Titled What will survive of us, Joan Winterkorn's two lectures will look at subjects such as influencing government policy, and how some of the UK’s most significant literary archives have been safeguarded, using practical examples such as collections acquired and preserved over the past half a century related to Siegfried Sassoon, Laurence Olivier, Winston Churchill, Muriel Spark, and Francis Crick.

Lecture 1 tonight (5pm-6pm) will be Collecting and preserving contemporary and historic archives
, and Lecture 2 tomorrow (also 5pm-6pm) is entitled A jigsaw with no edge pieces
 and will concentrate on how archival collections across institutions relate to one another.

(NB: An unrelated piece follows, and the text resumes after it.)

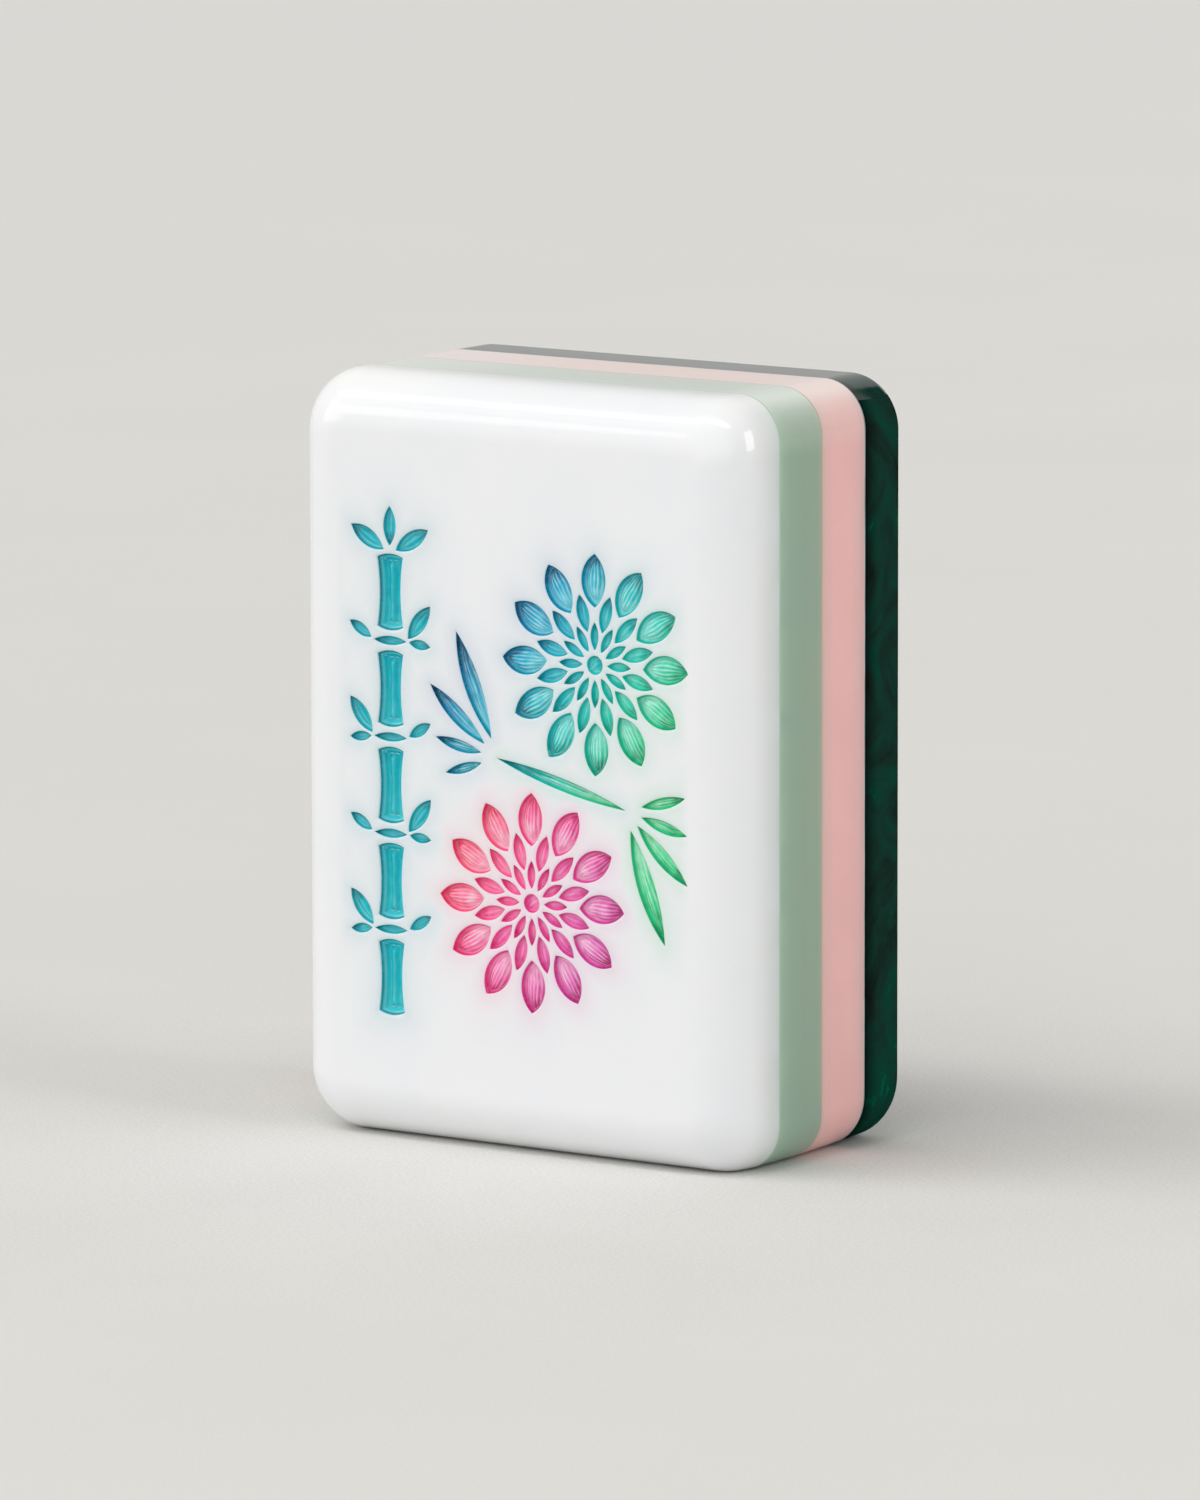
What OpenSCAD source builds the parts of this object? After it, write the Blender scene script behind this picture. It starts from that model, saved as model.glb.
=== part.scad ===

Winterkorn has been an independent advisor on archives and manuscripts since 2012, beginnng her career as an archivist in London and then a rare book librarian at Cornell University before joining Bernard Quaritch Ltd in 1979. She is also a Trustee of the Friends of the National Libraries, served on the Acceptance in Lieu Panel, and was on the Editorial Board of the Book Collector. In December 2023 she was awarded an MBE for services to heritage and culture.

Lectures will be held in-person at at the Umney Theatre, Robinson College, Cambridge, live-streamed via Zoom, and recorded. Attendance is free but requires booking.